When a major chip appears (almost quietly) on AMD’s own driver site, gamers pay attention. According to a post by data-miner Olrak29, the new AMD Ryzen 7 9850X3D has just been spotted on AMD’s French driver website — a signal that the company may be preparing to launch the processor publicly at CES 2026. If the rumors hold true, the 9850X3D could become one of the most desirable CPUs on the market for gaming rigs built in 2026 and beyond.

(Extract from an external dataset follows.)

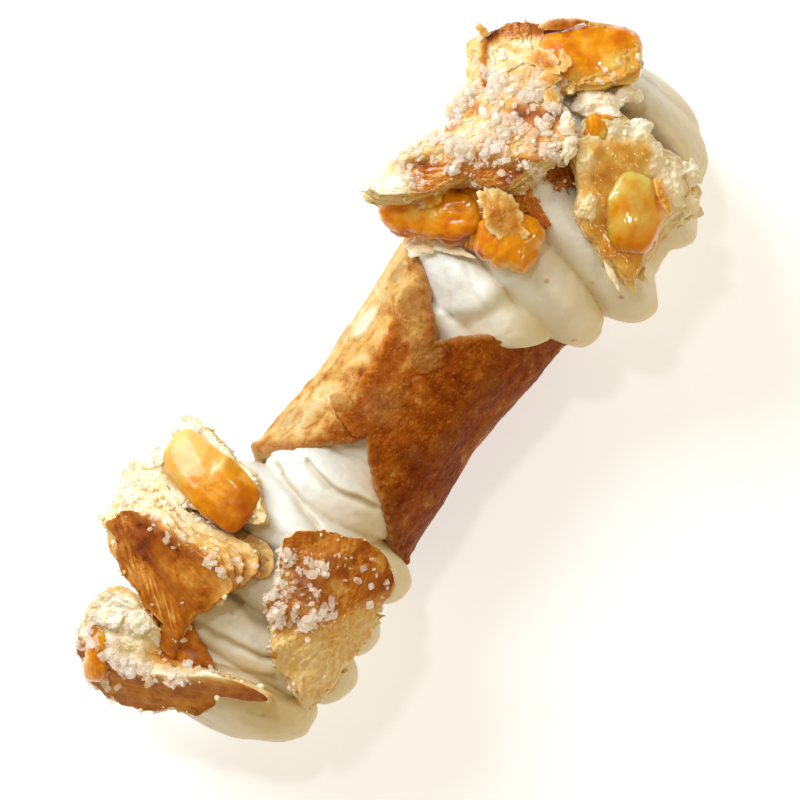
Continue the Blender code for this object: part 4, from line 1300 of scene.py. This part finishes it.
def cut_cube(cut):
    """A cube from -1 to 1 with its corners cut off: 24 points, six eight-sided faces and eight triangles."""
    signs = np.array(list(np.ndindex(2, 2, 2))) * 2.0 - 1
    points = np.repeat(signs, 3, axis=0)
    points[np.arange(24), np.tile(np.arange(3), 8)] *= cut
    eights = []
    for axis in range(3):
        for sign in (-1, 1):
            here = np.flatnonzero(points[:, axis] == sign)
            first, second = (axis + 1) % 3, (axis + 2) % 3
            order = np.argsort(np.arctan2(points[here, second], points[here, first]))
            eights.append(here[order][::sign])
    threes = []
    for corner in range(8):
        three = [3 * corner, 3 * corner + 1, 3 * corner + 2]
        threes.append(three if np.prod(signs[corner]) > 0 else three[::-1])
    return points, np.array(eights), np.array(threes)


def pick_places(sources, count, chance, clumping=0.0):
    """Points, outward directions and point numbers chosen by weight from several surfaces, in clumps where
    asked."""
    points = np.concatenate([points.reshape(-1, 3) for points, _, _ in sources])
    outward = np.concatenate([out.reshape(-1, 3) for _, out, _ in sources])
    weight = np.concatenate([np.maximum(weight, 0).ravel() for _, _, weight in sources])
    crowd = soft_noise(points, 2.6, 85) + 0.6 * soft_noise(points, 1.2, 86)
    weight = weight * (1 - clumping + clumping * 2.5 * smooth_step(0.0, 0.55, crowd))
    chosen = chance.choice(len(points), size=count, p=weight / weight.sum())
    return points[chosen], outward[chosen], chosen


def copies(shape, faces, places, turns, sizes):
    """Many copies of one small shape, each turned, scaled and moved, as one set of arrays."""
    points = np.einsum("nij,npj->npi", turns, shape[None] * sizes[:, None, :]) + places[:, None, :]
    step = (np.arange(len(places)) * len(shape))[:, None, None]
    return points.reshape(-1, 3), [(part[None] + step).reshape(-1, part.shape[1]) for part in faces]


SUGAR_GRAINS = 3000
sugar_chance = np.random.default_rng(11)
# The faint emission is painted light that lifts the grains' shaded faces.
coarse_sugar, sugar_shader = new_finish(
    "coarse_sugar", Roughness=0.1, IOR=1.5, Alpha=0.38, Emission_Color=linear("#FFF3E0"),
    Emission_Strength=0.08)
sugar_colour = colour_ramp(coarse_sugar, mask_of(coarse_sugar, "tint"), (
    (0.0, "#FFFDF8"), (0.6, "#FFF3E0"), (1.0, "#F6DDBA")))
feed(coarse_sugar, sugar_shader, "Base Color", sugar_colour)
grain_places, grain_out, _ = pick_places(sugared, SUGAR_GRAINS, sugar_chance, clumping=0.75)
grain_size = 0.16 + 0.42 * sugar_chance.random(SUGAR_GRAINS) ** 2.6
grain_lift = grain_size * sugar_chance.uniform(0.1, 1.3, SUGAR_GRAINS)
grain_stray = 0.2 * sugar_chance.normal(size=(SUGAR_GRAINS, 3))
grain_places = grain_places + grain_out * grain_lift[:, None] + grain_stray
grain_box = grain_size[:, None] * (0.62 + 0.7 * sugar_chance.random((SUGAR_GRAINS, 3)))
grain_turns = random_turns(SUGAR_GRAINS, sugar_chance)
grain_turns = grain_turns + 0.18 * sugar_chance.normal(size=(SUGAR_GRAINS, 3, 3))
sugar_shape, sugar_eights, sugar_threes = cut_cube(cut=0.55)
sugar_points, sugar_faces = copies(
    sugar_shape, [sugar_eights, sugar_threes], grain_places, grain_turns, grain_box)
sugar_tint = np.repeat(sugar_chance.random(SUGAR_GRAINS), len(sugar_shape))
new_piece("sugar_grains", sugar_points, sugar_faces, coarse_sugar,
          masks={"tint": sugar_tint}, smooth=False)

# ---------------------------------------------------------------------------------------------------------
# Crumbs and flakes: what broke off the sheets when the strudel was torn, still hanging on its edges.


def small_lump(rows, columns, seed):
    """A rough unit ball of few faces."""
    bend = np.linspace(0, math.pi, rows)[:, None]
    turn = np.linspace(0, TAU, columns, endpoint=False)[None, :]
    ball = in_space(np.sin(bend) * np.cos(turn), np.sin(bend) * np.sin(turn), np.cos(bend))
    ball *= (1 + 0.5 * soft_noise(ball, 0.9, seed))[..., None]
    close_poles(ball)
    return ball.reshape(-1, 3), grid_faces(rows, columns)


FLAKE_ROUND = 13


def flake_shape(seed):
    """A thin curled flake as a closed polar grid of unit reach with a ragged outline."""
    turn = np.linspace(0, TAU, FLAKE_ROUND, endpoint=False)[None, :]
    share = np.array([0, 0.55, 1.0, 0.98, 0.5, 0])[:, None]
    side = np.array([1, 1, 0.3, -0.3, -1, -1])[:, None]
    ring = in_space(np.cos(turn), np.sin(turn), seed)
    rips = np.random.default_rng(seed).normal(size=FLAKE_ROUND)
    reach = 1 + 0.5 * soft_noise(ring, 0.7, seed) + 0.25 * rips
    x, y = share * reach * np.cos(turn), 0.6 * share * reach * np.sin(turn)
    curl = 0.3 * x * x - 0.2 * y + 0.15 * soft_noise(in_space(x, y, 3), 0.6, seed)
    flake = in_space(x, y, 0.07 * side + curl)
    close_poles(flake)
    return flake.reshape(-1, 3), grid_faces(*flake.shape[:2])


FLAKE_SHAPES = 6
FLAKES_OF_EACH = 36
baked_like = np.concatenate([bake.ravel() for bake in edge_bakes])
flake_chance = np.random.default_rng(13)
flake_sets = []
for seed in range(FLAKE_SHAPES):
    flake, flake_faces = flake_shape(210 + seed)
    flake_places, flake_out, flake_at = pick_places(
        torn_edges, FLAKES_OF_EACH, flake_chance, clumping=0.5)
    flake_out = flake_out + 0.25 * flake_chance.normal(size=flake_out.shape)
    flake_out /= np.linalg.norm(flake_out, axis=1)[:, None]
    flake_side = np.cross(flake_out, flake_chance.normal(size=flake_out.shape))
    flake_side /= np.linalg.norm(flake_side, axis=1)[:, None]
    flake_turns = np.stack([flake_side, np.cross(flake_out, flake_side), flake_out], axis=-1)
    flake_size = 0.4 + 0.9 * flake_chance.random(FLAKES_OF_EACH) ** 2
    flake_box = flake_chance.uniform((0.8, 0.7, 0.8), (1.2, 1.3, 1.2), (FLAKES_OF_EACH, 3))
    flake_points, (flake_quads,) = copies(
        flake, [flake_faces], flake_places, flake_turns, flake_size[:, None] * flake_box)
    flake_bake = baked_like[flake_at] + flake_chance.uniform(-0.1, 0.14, FLAKES_OF_EACH)
    flake_bake = np.repeat(flake_bake, len(flake))
    flake_sets.append((flake_points, flake_quads + seed * len(flake_points), flake_bake))
flake_bake = np.concatenate([bake for _, _, bake in flake_sets])
new_piece("pastry_flakes", np.concatenate([points for points, _, _ in flake_sets]),
          [np.concatenate([faces for _, faces, _ in flake_sets])], puff_pastry,
          masks={"bake": flake_bake, "flaky": 0.8 + 0 * flake_bake, "glaze": 0 * flake_bake})

CRUMBS = 350
crumb_chance = np.random.default_rng(12)
crumb_places, crumb_out, _ = pick_places(torn_edges, CRUMBS, crumb_chance)
crumb_size = 0.18 + 0.42 * crumb_chance.random(CRUMBS) ** 2
crumb_box = crumb_size[:, None] * (0.6 + 0.8 * crumb_chance.random((CRUMBS, 3)))
crumb_shape, crumb_quads = small_lump(rows=6, columns=8, seed=81)
crumb_places = crumb_places + crumb_out * (crumb_size * 0.3)[:, None]
crumb_points, crumb_faces = copies(
    crumb_shape, [crumb_quads], crumb_places, random_turns(CRUMBS, crumb_chance), crumb_box)
crumb_bake = np.repeat(0.05 + 0.3 * crumb_chance.random(CRUMBS) ** 2, len(crumb_shape))
new_piece("pastry_crumbs", crumb_points, crumb_faces, puff_pastry,
          masks={"bake": crumb_bake, "glaze": 0 * crumb_bake})

# ---------------------------------------------------------------------------------------------------------
# Floor, light and camera: a pale table, a big cool window on the far side of the seam, a small lamp overhead
# and a small warm one from the room on the near side. The camera looks straight down.

table_finish, _ = new_finish(
    "pale_table", Roughness=0.85, Base_Color=linear("#DEE0E2"), Emission_Color=linear("#F8FAFF"),
    Emission_Strength=0.55)
# The table's size, and how far below the food it lies (m).
TABLE_SIZE = 3.0
TABLE_GAP = 0.0002
bpy.ops.mesh.primitive_plane_add(size=TABLE_SIZE, location=(0, 0, -TABLE_GAP))
table = bpy.context.object
table.name = "table"
table.data.materials.append(table_finish)


# The point that every light is turned towards (m).
LIT_POINT = np.array([0, 0, 0.02])


def add_area_light(name, place, size, power, colour):
    """A round area light of a given width at a place, both in metres, with its power in watts."""
    lamp = bpy.data.lights.new(name, "AREA")
    lamp.shape = "DISK"
    lamp.size = size
    lamp.energy = power
    lamp.color = linear(colour)[:3]
    light = bpy.data.objects.new(name, lamp)
    bpy.context.scene.collection.objects.link(light)
    light.location = place
    way = LIT_POINT - place
    way /= np.linalg.norm(way)
    light.rotation_euler = (math.acos(-way[2]), 0, math.atan2(way[1], way[0]) - math.pi / 2)


# Name, place, width, power and colour.
for light in (
    ("window", (0.10, 0.52, 0.40), 0.38, 4.4, "#E6F0FF"),
    ("lamp", (0.12, 0.20, 0.56), 0.05, 0.55, "#FFFFFF"),
    ("room", (0.06, -0.36, 0.42), 0.06, 0.42, "#FFE6C0"),
):
    add_area_light(*light)

world = bpy.data.worlds.new("soft_room")
bpy.context.scene.world = world
world.use_nodes = True
background = world.node_tree.nodes["Background"]
background.inputs["Color"].default_value = linear("#FFE4A6")
background.inputs["Strength"].default_value = 0.35

# The camera stands a little off the tube's middle (mm), at a height in metres.
CAMERA_SHIFT = (-1.4, 0.8)
CAMERA_HEIGHT = 0.495
CAMERA_LENS = 131.7
bpy.context.scene.view_settings.view_transform = "Standard"
camera_data = bpy.data.cameras.new("camera")
camera_data.sensor_width = 36
camera_data.lens = CAMERA_LENS
camera_data.clip_start = 0.01
camera = bpy.data.objects.new("camera", camera_data)
bpy.context.scene.collection.objects.link(camera)
camera.location = (
    (MIDDLE[0] + CAMERA_SHIFT[0]) * MM, (MIDDLE[1] + CAMERA_SHIFT[1]) * MM, CAMERA_HEIGHT)
camera.rotation_euler = (0, 0, -VIEW_TURN)
bpy.context.scene.camera = camera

What We Know (and What Looks Likely)
The 9850X3D appears to slot into AMD’s Zen 5 lineup with 8 cores and 16 threads, preserving the same base architecture that made the previous 3D-cache models such strong gaming chips. Key to its appeal is a rumored boost clock up to 5.6 GHz, about 400 MHz higher than the current king, the 9800X3D. That’s a smaller upgrade than a whole generation leap, but for gaming, where single-thread performance and frame-rate consistency often matter more than core count, that extra clock headroom could translate directly into more responsive performance. The 9850X3D is expected to retain the stacked cache design enabled by AMD’s 3D V-Cache technology, delivering the high L3 cache bandwidth and low latency that made previous X3D parts gaming legends.
Why This Matters to Gamers
For years now, AMD’s X3D chips have carved out a niche as “the best gaming CPUs you can buy”, often delivering higher average and 1% low frame rates than rivals with far more cores. The promise of the 9850X3D is essentially “all the gaming power, but faster.” For players focused on high-frame-rate performance, competitive shooters, or simulation games where CPU latency can make or break input responsiveness, this could offer one of the biggest upgrades without an entire rig overhaul.

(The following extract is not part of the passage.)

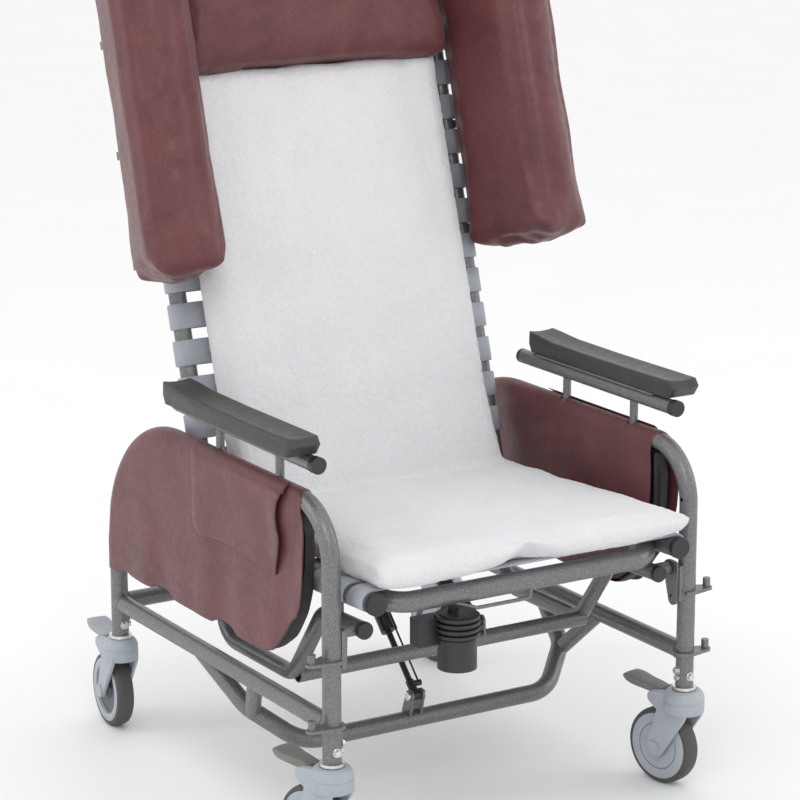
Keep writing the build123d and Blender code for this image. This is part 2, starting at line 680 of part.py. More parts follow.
def caster_fork(front):
    """Housing with two cheeks and the axle; a front caster has the larger cover."""
    radius = 33.0 if front else 29.0
    boss = 38.0 if front else 17.0
    head = z_rod(0, 0, 130, 166, radius)
    head = fillet(head.edges().filter_by(GeomType.CIRCLE).sort_by(Axis.Z)[-1], 9)
    cheeks = hull_of_circles([(CASTER_TRAIL, WHEEL_R, boss), (4, 138, radius - 6)])
    for side in (-1, 1):
        head += side_plate(cheeks, side * 18.5, side * 25.5)
        head += block(side * 13.5, side * 18.5, 14, 48, 141, 157)
    head += x_rod(-28, 28, CASTER_TRAIL, WHEEL_R, 9) - x_rod(-18.5, 18.5, CASTER_TRAIL, WHEEL_R, 30)
    head += x_rod(-20, 20, CASTER_TRAIL, WHEEL_R, 4)
    head += x_rod(-16, 16, 38, 149, 3)
    head -= block(-13.5, 13.5, 24, 60, 138, 170)
    head += x_rod(-16, 16, 38, 149, 3)
    head -= z_rod(0, 0, 135, 170, STEM_R + SHAFT_GAP)
    return head


def caster_tyre():
    """Tyre with rounded shoulders."""
    ring = x_rod(-WHEEL_HALF, WHEEL_HALF, CASTER_TRAIL, WHEEL_R, WHEEL_R)
    ring = fillet(ring.edges().filter_by(GeomType.CIRCLE), 7)
    return ring - x_rod(-30, 30, CASTER_TRAIL, WHEEL_R, 47)


def caster_hub():
    """Wheel centre with dished faces."""
    hub = x_rod(-13.5, 13.5, CASTER_TRAIL, WHEEL_R, 47)
    for side in (-1, 1):
        dish = x_rod(side * 10, side * 20, CASTER_TRAIL, WHEEL_R, 41)
        hub -= dish - x_rod(side * 5, side * 25, CASTER_TRAIL, WHEEL_R, 14)
    hub += x_rod(-17, 17, CASTER_TRAIL, WHEEL_R, 12)
    return hub - x_rod(-30, 30, CASTER_TRAIL, WHEEL_R, 4 + SHAFT_GAP)


def caster_pedal():
    """Brake pedal on its cross pin."""
    hub = x_rod(-12.8, 12.8, 38, 149, 8)
    arm = side_plate(make_face(Polyline((38, 142), (62, 150), (112, 160), (117, 166), (112, 169),
                                        (60, 163), (38, 157), close=True)), -12.8, 12.8)
    paddle = side_plate(make_face(Polyline((66, 151.5), (112, 160.5), (117, 166), (112, 169.5),
                                           (66, 164), close=True)), -21, 21)
    return (hub + arm + paddle) - x_rod(-20, 20, 38, 149, 3 + SHAFT_GAP)


# ---- export ----
def save(name, shape):
    """Write one node, moved to the chair's own origin."""
    place = Pos(0, ORIGIN_SHIFT_Y, 0)
    if isinstance(shape, list):
        node = Compound(children=[place * piece for piece in shape])
    else:
        node = place * shape
    export_step(node, f"parts/{name}.step")


def save_pair(name, shape):
    """Write a +X piece as NAME_right and its mirror image as NAME_left."""
    right, left = both_sides(shape) if not isinstance(shape, list) else (
        shape, [mirror(piece, about=Plane.YZ) for piece in shape])
    save(f"{name}_right", right)
    save(f"{name}_left", left)


def main():
    os.makedirs("parts", exist_ok=True)
    save_pair("side_frame", side_frame())
    save("low_rails", both_sides(side_rail()) + [rear_cross_tube()])
    save("stretcher", stretcher())
    save("hanger_brackets", hanger_brackets())
    save("frame_brackets", frame_brackets())
    save("frame_bolts", frame_bolts())
    save("caster_stems", caster_stems())
    save_pair("side_cover", side_cover())
    save("panel_boards", both_sides(panel_board()))
    save_pair("arm_tube", arm_tube())
    save_pair("arm_pad", arm_pad())
    save_pair("arm_caps", arm_caps())
    save("seat_tubes", seat_tubes())
    save("seat_cross_tubes", seat_cross_tubes())
    save("cradle_tubes", both_sides(cradle_tube()))
    save("cradle_cross_tubes", cradle_cross_tubes())
    save("seat_brackets", seat_brackets())
    save("hinge_pins", hinge_pins())
    save("seat_caps", seat_caps())
    save("seat_straps", seat_straps())
    save("seat_pad", seat_pad())
    save("tilt_buffer", tilt_buffer())
    save("hanger_rod", hanger_rod())
    save("back_tubes", both_sides(back_tube()))
    save("back_cross_tubes", back_cross_tubes())
    save("back_straps", back_straps())
    save("back_pad", back_pad())
    save("headrest", headrest())
    save_pair("wing", wing())
    save("wing_brackets", wing_brackets())
    save("push_handle", push_handle())
    save("push_grip", push_grip())
    tilt = (TILT_SPRING_X, TILT_SPRING_LOW, TILT_SPRING_TOP)
    recline = (RECLINE_SPRING_X, RECLINE_SPRING_LOW, RECLINE_SPRING_TOP)
    save("tilt_spring_rod", tilt_spring_rod())
    reverse = (TILT_SPRING_X, TILT_SPRING_TOP, TILT_SPRING_LOW)
    save("tilt_spring_cylinder", spring_cylinder(*reverse, 5.0, 8.3, 158))
    save("release_cable", tilt_cable(15.0, 25.05, 170, 1.6))
    save("cable_conduit", tilt_cable(15.0, 120, 236, 3.0, bore=1.75))
    save("recline_spring_cylinder", spring_cylinder(*recline, 4.0, 4 + SHAFT_GAP, 190))
    back_end = (RECLINE_SPRING_X, RECLINE_SPRING_TOP, RECLINE_SPRING_LOW)
    save("recline_spring_rod", spring_rod(*back_end, 4.0, 9.5, 165))
    for name, (x, y) in LEG_PLACES.items():
        place = Pos(x, y, 0) * Rot(0, 0, CASTER_TURNS[name])
        save(f"fork_{name}", place * caster_fork(name.startswith("front")))
        save(f"tyre_{name}", place * caster_tyre())
        save(f"hub_{name}", place * caster_hub())
        save(f"pedal_{name}", place * caster_pedal())


main()
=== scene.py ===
import json
from math import acos, cos, pi, radians, sin, sqrt

import bmesh
import bpy
from mathutils import Matrix, Vector, noise


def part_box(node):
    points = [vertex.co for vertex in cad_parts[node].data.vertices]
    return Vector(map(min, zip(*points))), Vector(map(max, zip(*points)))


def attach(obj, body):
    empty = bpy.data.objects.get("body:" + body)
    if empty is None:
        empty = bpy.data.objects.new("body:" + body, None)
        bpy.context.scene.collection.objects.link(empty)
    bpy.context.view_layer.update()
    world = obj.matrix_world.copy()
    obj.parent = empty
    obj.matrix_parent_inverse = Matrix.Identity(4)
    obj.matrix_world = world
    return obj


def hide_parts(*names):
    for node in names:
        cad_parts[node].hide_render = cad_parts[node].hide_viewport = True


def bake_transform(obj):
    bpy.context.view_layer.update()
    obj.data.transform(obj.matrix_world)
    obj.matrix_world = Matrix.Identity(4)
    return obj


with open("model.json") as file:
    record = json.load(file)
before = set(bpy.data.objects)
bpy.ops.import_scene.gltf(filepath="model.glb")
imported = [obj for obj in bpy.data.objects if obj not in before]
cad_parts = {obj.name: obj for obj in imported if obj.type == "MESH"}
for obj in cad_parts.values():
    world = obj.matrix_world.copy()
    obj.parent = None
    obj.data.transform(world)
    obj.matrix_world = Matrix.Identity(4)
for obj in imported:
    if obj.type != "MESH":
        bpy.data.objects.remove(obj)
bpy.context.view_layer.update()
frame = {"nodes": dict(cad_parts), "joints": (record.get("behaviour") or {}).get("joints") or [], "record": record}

# The chair faces -Y. Shapes below are in millimetres: either in the leg frame, whose Y = 0
# lies midway between the front and rear legs, or in the back frame (x, t, s), where s runs
# up the back tubes from the recline hinge and t behind them.
MM = 0.001
JOINTS = {joint["name"]: joint for joint in frame["joints"]}
NODES = frame["nodes"]
HINGE = Vector(JOINTS["back_recline"]["pos_m"])
LEAN = radians(16.3)

stem_low, stem_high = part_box("caster_stems")
LEG_SPACE = Matrix.Translation((0, (stem_low.y + stem_high.y) / 2, 0)) @ Matrix.Scale(MM, 4)
BACK_SPACE = Matrix.Translation(HINGE) @ Matrix.Rotation(-LEAN, 4, "X") @ Matrix.Scale(MM, 4)

RAIL_X = 324.0              # centre plane of a side hoop
RAIL_R = 14.3
RAIL_Z = 556.0
LEG_Y = 351.0
REAR_BEND = 220.0
FRONT_BEND = 85.0
SEAT_X = 274.0
SEAT_R = 15.9
BACK_R = 14.3
SEAT_FRONT = (-390.0, 418.7)
SEAT_REAR = (86.0, 396.6)
SEAT_SLOPE = (SEAT_REAR[1] - SEAT_FRONT[1]) / (SEAT_REAR[0] - SEAT_FRONT[0])
STRAP_OUT = 5.2
STRAP_WIDTH = 41.0
BACK_STRAPS = 13
BACK_STRAP_FOOT = 72.0
BACK_STRAP_PITCH = 59.0
SEAT_STRAPS = 8
SEAT_STRAP_PITCH = 56.0
ARM_POSTS = (-202.0, -15.0)     # Y of the armrest posts
CASTER_TRAIL = 40.0
WHEEL_R = 62.5


# ---- shaping ----
def smoothstep(low, high, value):
    """0 below low, 1 above high, and a smooth rise between."""
    share = min(max((value - low) / (high - low), 0.0), 1.0)
    return share * share * (3 - 2 * share)


def along(points, value):
    """Height at value on the straight runs between (place, height) points in rising order."""
    if value <= points[0][0]:
        return points[0][1]
    for (x0, z0), (x1, z1) in zip(points, points[1:]):
        if value <= x1:
            return z0 + (z1 - z0) * (value - x0) / (x1 - x0)
    return points[-1][1]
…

It also makes building a gaming PC in early 2026 more appealing. If the price stays reasonable, the 9850X3D could offer a sweet spot between performance and value, a crucial factor as GPUs and other components continue creeping upward in price. And if the price mirrors the chip’s expected top-tier performance, well, we should see prices for other X3D chips go down.
What’s Still TBD – And What to Watch
Nothing is official yet. The presence on AMD’s driver website strongly suggests the chip is real, but until AMD formally announces it (likely at CES 2026), all specs remain unofficial. Also unknown: TDP, price, and how the chip will hold up under heavy multi-threaded workloads or sustained large-scale simulation tasks where cache helps less than raw core count.
There’s also some speculation that the 9850X3D might essentially be a “binned and boosted” 9800X3D, a variant optimized for clock speed rather than raw cache or core complexity. That wouldn’t make it a dud – far from it – but it might limit how game-changing it really is for certain workloads.
Our Take
If AMD releases the Ryzen 7 9850X3D as expected at CES 2026, PC gamers may very well have a new “go-to” CPU for building a high-performance, smooth, low-latency rig. Its improved boost clock, 3D V-Cache heritage, and gaming-focused core count make it a tantalizing choice — especially for competitive, simulation, or VR gamers where every frame and millisecond counts.
For builders tuning gaming rigs over the next few months, the 9850X3D should be high on the watch list. And if you’ve been using a generation-old CPU, it might be exactly the kind of upgrade your system needs.